What makes anyone believe Gov. Brown wouldn’t sign another piece of legislature to mandate that these convicted killers receive furloughs, like another liberal loony Gov. Michael Dukakis (D- MA) did in 1987? That decision allowed convicted first degree murderer Willie Horton to walk out of prison for a furlough. This gave him the opportunity to break into a Maryland home, tie up the man, stab him 22-times, and rape and slash his wife during a twelve hour period. When the husband finally freed himself, he called police and Horton fled in the couple’s family vehicle. When the police caught up with Horton, he exchanged gunfire with them before he was eventually arrested.
The trial judge in Maryland refused to return Horton to Massachusetts fearing Dukakis would release him again. Instead, he sentenced Horton to two life sentences.
California has the potential for a perfect storm of crime with screwy liberals in charge, coupled with Proposition 34 and Proposition 36. The latter substantially waters down the State’s highly successful three-strikes law and would apply to already convicted three strikers. It seems soft-on-crime liberals are offended that career criminals are deprived of the opportunity of victimizing others in their old age. Again citing costs, the proposition would allegedly save $70 million annually in reduced prison costs.

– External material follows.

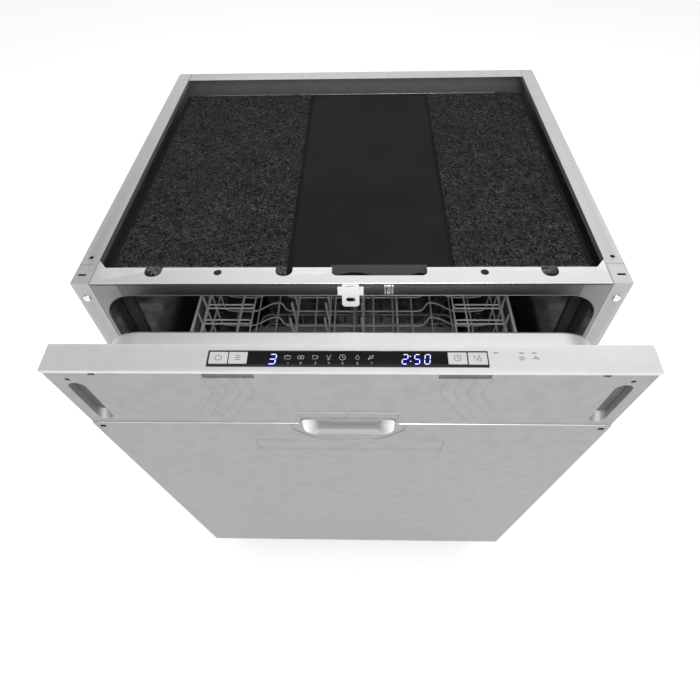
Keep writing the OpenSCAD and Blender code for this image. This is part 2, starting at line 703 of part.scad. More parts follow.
// Row of plate tines standing on a rack floor
module tines(x, y, z, n) {
    step = (y[1] - y[0] - wire_d) / (n - 1);
    translate([x, 0, 0]) rotate([90, 0, 90]) linear_extrude(wire_d) {
        rect(y, [z[0], z[0] + wire_d]);
        for (i = [0 : n - 1]) rect([y[0] + i * step, y[0] + i * step + wire_d], z);
    }
}
upper_x = tub_x - upper_side;
upper_y = [0, upper_l];
upper_arm_y = upper_l / 2;
upper_arm_z = upper_z - 26;
upper_spindle = 6;
shelf_z = upper_z + 86;
roller_z = (rail_z[0] + rail_z[1]) / 2;
roller_r = (rail_z[1] - rail_z[0]) / 2 - 3 - fit;
roller_y = [upper_l - 167, upper_l - 38];
upper_arm_r = upper_l / 2 - upper_arm_gap;
module upper_rack() {
    color([0.5, 0.5, 0.5]) place() {
        basket([-upper_x, upper_x], upper_y, [upper_z, upper_z + upper_h], 3);
        for (x = [-103, -45, 16, 75]) tines(x, [24, upper_l - 24], [upper_z + wire_d + fit, upper_z + 58], 11);
        both() for (y = roller_y) {
            rod_x([upper_x - wire_d, rail_out - 3 - fit], y, roller_z, roller_r);
            box([upper_x - wire_d, upper_x], [y - 18, y + 18], [roller_z - 12, roller_z + 12]);
        }
        rod_y(0, [upper_arm_y, upper_l], upper_z - 8, 6.5);
        rod_z(0, upper_arm_y, [upper_arm_z - 3, upper_z - 8], upper_spindle);
        rod_z(0, upper_arm_y, [upper_arm_z - 5, upper_arm_z - fit], upper_spindle + 4);
        for (y = [upper_arm_y, upper_l - 30]) rod_z(0, y, [upper_z - 8, upper_z - fit], 5);
    }
}
// Two-bladed spray arm about the origin, bored for its spindle
module spray_arm(r, bore, z) {
    tip = 13;
    difference() {
        union() {
            translate([0, 0, z[0]]) linear_extrude(z[1] - z[0]) {
                polygon([[tip - r, -tip], [-24, -20], [24, -20], [r - tip, -tip],
                    [r - tip, tip], [24, 20], [-24, 20], [tip - r, tip]]);
                for (s = [-1, 1]) translate([s * (r - tip), 0]) circle(tip);
            }
            rod_z(0, 0, z, bore + 16);
        }
        rod_z(0, 0, [z[0] - 1, z[1] + 1], bore + run_fit);
        for (s = [-1, 1], i = [1 : 4]) rod_z(s * (30 + i * (r - 50) / 5), s * 4, [z[1] - 2, z[1] + 1], 1.5);
    }
}
module upper_spray_arm() {
    color("gray") place() translate([0, upper_arm_y, 0])
        spray_arm(upper_arm_r, upper_spindle, [upper_arm_z, upper_arm_z + 9]);
}
lower_arm_r = tub_d - well_y - lower_arm_gap;
module lower_spray_arm() {
    color("gray") place() translate([0, well_y, 0])
        spray_arm(lower_arm_r, spindle_r, [lower_arm_z, lower_arm_z + 11]);
}
shelf_w = 76;
module cup_shelf(s) {
    px = upper_x - wire_d - fit - wire_d / 2;
    color([0.5, 0.5, 0.5]) place() on_side(s) {
        rod_y(px, [16, upper_l - 16], shelf_z, wire_d / 2);
        translate([0, 0, shelf_z - wire_d / 2]) linear_extrude(wire_d) intersection() {
            grid([px - shelf_w, 20], [px + wire_d, upper_l - 20], 11);
            rect([px - shelf_w, px], [0, upper_l]);
        }
    }
}
lower_x = tub_x - lower_side;
lower_y = [20, 20 + lower_l];
wheel_r = 14;
wheel_y = [lower_y[0] + 66, salt_y - 65];
wheel_z = tub_floor + wheel_r + fit;
module lower_rack() {
    color([0.5, 0.5, 0.5]) place() {
        basket([-lower_x, lower_x], lower_y, [lower_z, lower_z + lower_h], 3);
        for (x = [50 - lower_x, 90 - lower_x, 130 - lower_x, lower_x - 100, lower_x - 60, lower_x - 20])
            tines(x, [lower_y[0] + 120, lower_y[1] - 20], [lower_z + wire_d + fit, lower_z + 78], 9);
        both() for (y = wheel_y) difference() {
            box([lower_x - 6, lower_x], [y - 9, y + 9], [wheel_z - 9, lower_z - fit]);
            rod_x([lower_x - 7, lower_x + 1], y, wheel_z, 3);
        }
    }
}
module wheel(s, i) {
    color("whitesmoke") place() on_side(s) {
        rod_x([lower_x + fit, lower_x + 9], wheel_y[i], wheel_z, wheel_r);
        rod_x([lower_x - 6, lower_x + 1], wheel_y[i], wheel_z, 3 - run_fit);
    }
}
basket_x = [-72, 76];
basket_y = [lower_y[0] + 14, lower_y[0] + 100];
basket_z = [lower_z + wire_d + fit, lower_z + 118];
module cutlery_basket() {
    wall = 2.5;
    slots = 8;
    step = (basket_x[1] - basket_x[0] - 2 * wall) / slots;
    color("gray") place() difference() {
        box(basket_x, basket_y, basket_z);
        box([basket_x[0] + wall, basket_x[1] - wall], [basket_y[0] + wall, basket_y[1] - wall],
            [basket_z[0] + wall, basket_z[1] + 1]);
        for (i = [0 : slots - 1]) box([basket_x[0] + wall + i * step + 3, basket_x[0] + wall + (i + 1) * step - 3],
            [basket_y[0] - 1, basket_y[1] + 1], [basket_z[0] + 12, basket_z[1] - 12]);
    }
}

side_panel(-1);  // side_panel_left
side_panel(1);  // side_panel_right
front_top_rail();
rear_panel();
base_tray();
kick_plate();
tub();
tub_gasket();
felt_pads();
damping_sheet();
latch_strike();
frame_clip();
cabinet_screws();
feed_pipe();
sump();
circulation_pump();
drain_pump();
filter_plate();
filter_cylinder();
water_softener();
salt_cap();
inlet_valve();
drain_spigot();
power_inlet();
hinge_brackets();
balance_springs();
rail_channels();
foot(feet[0]);  // front_foot_left
foot(feet[1]);  // front_foot_right
foot(feet[2]);  // rear_foot
door_sheet();
section_plate();
grip_cup();
side_pockets();
control_fascia();
display_window();
display_board();
key(0);  // power_key
key(1);  // programme_key
key(2);  // delay_key
key(3);  // half_load_key
inner_liner();
door_insulation();
dispenser_body();
dispenser_lid();
rinse_aid_cap();
door_latch();
hinge_arms();
sliding_rails();
upper_rack();
upper_spray_arm();
cup_shelf(-1);  // cup_shelf_left
cup_shelf(1);  // cup_shelf_right
lower_rack();
wheel(-1, 0);  // wheel_front_left
wheel(1, 0);  // wheel_front_right
wheel(-1, 1);  // wheel_rear_left
wheel(1, 1);  // wheel_rear_right
cutlery_basket();
lower_spray_arm();
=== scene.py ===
"""Finish of a fully integrated dishwasher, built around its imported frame."""

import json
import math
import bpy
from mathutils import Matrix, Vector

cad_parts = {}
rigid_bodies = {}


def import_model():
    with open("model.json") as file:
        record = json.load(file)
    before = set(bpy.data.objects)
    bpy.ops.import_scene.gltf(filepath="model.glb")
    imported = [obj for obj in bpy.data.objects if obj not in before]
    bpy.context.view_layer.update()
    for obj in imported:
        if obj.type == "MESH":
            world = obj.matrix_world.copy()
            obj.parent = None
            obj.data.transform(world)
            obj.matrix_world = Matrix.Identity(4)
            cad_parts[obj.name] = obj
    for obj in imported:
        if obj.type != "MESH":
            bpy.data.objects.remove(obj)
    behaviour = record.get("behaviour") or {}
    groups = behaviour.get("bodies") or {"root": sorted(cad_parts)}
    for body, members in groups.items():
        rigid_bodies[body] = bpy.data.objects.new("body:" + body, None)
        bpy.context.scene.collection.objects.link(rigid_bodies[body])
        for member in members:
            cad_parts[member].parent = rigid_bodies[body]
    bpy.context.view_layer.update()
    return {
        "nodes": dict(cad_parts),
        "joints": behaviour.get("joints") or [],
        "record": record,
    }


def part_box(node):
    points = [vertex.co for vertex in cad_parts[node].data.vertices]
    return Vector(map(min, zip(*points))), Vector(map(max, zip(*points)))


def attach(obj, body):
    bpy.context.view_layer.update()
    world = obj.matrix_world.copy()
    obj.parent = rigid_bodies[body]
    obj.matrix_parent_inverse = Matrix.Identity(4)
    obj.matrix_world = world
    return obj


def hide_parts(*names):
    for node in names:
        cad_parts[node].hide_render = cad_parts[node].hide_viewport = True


bl_info = {
    "name": "Integrated Dishwasher Finish",
    "version": (1, 0, 0),
    "blender": (4, 5, 0),
    "location": "View3D > Sidebar > Dishwasher",
    "description": "Dresses the dishwasher's frame with steel skins, felt, display, racks and studio",
    "category": "Object",
}

import bmesh
import bpy
from bpy.props import FloatProperty, FloatVectorProperty, IntProperty, PointerProperty
from mathutils import Matrix, Vector, noise

for leftover in list(bpy.data.objects):
    bpy.data.objects.remove(leftover)
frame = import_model()

# Places taken from the frame. Pieces are drawn in millimetres in one of two spaces: the cabinet's,
# with Y from its front flanges, and the door's, with the hinge pins on X and the door upright.
MM = 0.001
SCALED = Matrix.Scale(MM, 4)
DOOR_JOINT = next(j for j in frame["joints"] if j["name"] == "door_hinge")
HINGE = Vector(DOOR_JOINT["pos_m"])
AJAR = -math.radians(DOOR_JOINT["range_deg"][0])
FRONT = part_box("side_panel_left")[0].y
CABINET = Matrix.Translation((0, FRONT, 0)) @ SCALED
DOOR = Matrix.Translation((0, HINGE.y, HINGE.z)) @ Matrix.Rotation(AJAR, 4, "X") @ SCALED

SIDES = (-1, 1)
SHARP = 32
INK = 0.08
SLOTS = {p["node"]: p["material_slot"] for p in frame["record"]["subparts"]}
BODY_OF = {node: body for body, nodes in frame["record"]["behaviour"]["bodies"].items() for node in nodes}


def cad_span(node, space=CABINET):
    """Lowest and highest corner of a CAD node in millimetres of a space."""
    inverse = space.inverted()
    points = [inverse @ v.co for v in frame["nodes"][node].data.vertices]
    return tuple(Vector([pick(p[i] for p in points) for i in range(3)]) for pick in (min, max))


# Meshes and pieces


def smoothed(bm, sharp=SHARP):
    """Smooth a bmesh as far as its edges are less than an angle of sharp degrees."""
    for face in bm.faces:
        face.smooth = True
    for edge in bm.edges:
        edge.smooth = edge.is_manifold and edge.calc_face_angle(0) < math.radians(sharp)


def as_mesh(name, bm):
    """Turn a bmesh into a mesh and free it."""
    mesh = bpy.data.meshes.new(name)
    bm.to_mesh(mesh)
    bm.free()
    return mesh


def mesh_from(name, bm, space, sharp=SHARP, recalculate=True):
    """Turn a bmesh in a space's millimetres into a smooth-shaded mesh in row metres."""
    if recalculate:
        bmesh.ops.recalc_face_normals(bm, faces=bm.faces)
    bm.transform(space)
    smoothed(bm, sharp)
    return as_mesh(name, bm)


def linked_object(name, mesh):
    """An object in the scene that holds a mesh."""
    made = bpy.data.objects.new(name, mesh)
    bpy.context.scene.collection.objects.link(made)
    return made


def evaluated(holder):
    """The mesh of an object with its modifiers applied; the object is deleted."""
    graph = bpy.context.evaluated_depsgraph_get()
    graph.update()
    made = bpy.data.meshes.new_from_object(holder.evaluated_get(graph))
    holder.modifiers.clear()
    bpy.data.objects.remove(holder)
    return made


def finished(name, mesh, look, body, *replaced):
    """Make a mesh in row metres a piece with a finish that rides on a body."""
    piece = linked_object(name, mesh)
    mesh.materials.clear()
    mesh.materials.append(finish(look))
    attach(piece, body)
    if replaced:
        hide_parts(*replaced)
    return piece


def shaped(
        name, bm, look, space=CABINET, body=None, replaced=(),
        sharp=SHARP, recalculate=True, edge=0, angle=40):
    """Make a bmesh a piece. It rides on the space's own body unless another is named."""
    mesh = mesh_from(name + "_mesh", bm, space, sharp, recalculate)
    piece = finished(name, mesh, look, body or main_body(space), *replaced)
    if edge:
        round_edges(piece, edge, angle)
    return piece


def main_body(space):
    return "door" if space is DOOR else "cabinet"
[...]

As far as I am concerned, this is money well spent.
Proponents of Proposition 36 say that the current law has sent third time convicted persons to prison for 25 years to life for non-violent, non-serious felony convictions. So? Currently, the pursuit of a third strike conviction rests with prosecutors who have used their discretion wisely. Passage of this proposition would take that discretion away from them and give these career criminals an opportunity to victimize people over and over again. Who is to say what a non-violent or non-serious felony is? By definition, all felonies are serious. If a street gangster shoots at me and misses, is that considered non-violent because I wasn’t hit by the bullet? I can just see a defense attorney arguing to a court that his client shouldn’t be sentenced under the three strikes law because, “he didn’t kill anybody.”
Pure bred liberals like Michael Dukakis and Jerry Brown will always pull out their ACLU cards to trump the will of the people in favor of their ideologies. Dukakis was so anti-punishment that during the debates with George H.W. Bush, he refused to hypothetically sentence to death someone that would rape and murder his wife.
Propositions 34 and 36 are just the beginning of the dismantlement of time-tested ways of reducing crime by making criminals accountable for their actions. I fear that first degree murderers will eventually be released despite mandated “life imprisonment without the possibility of parole” sentences. That’s because current California leadership believes that criminals aren’t responsible for their actions, you are.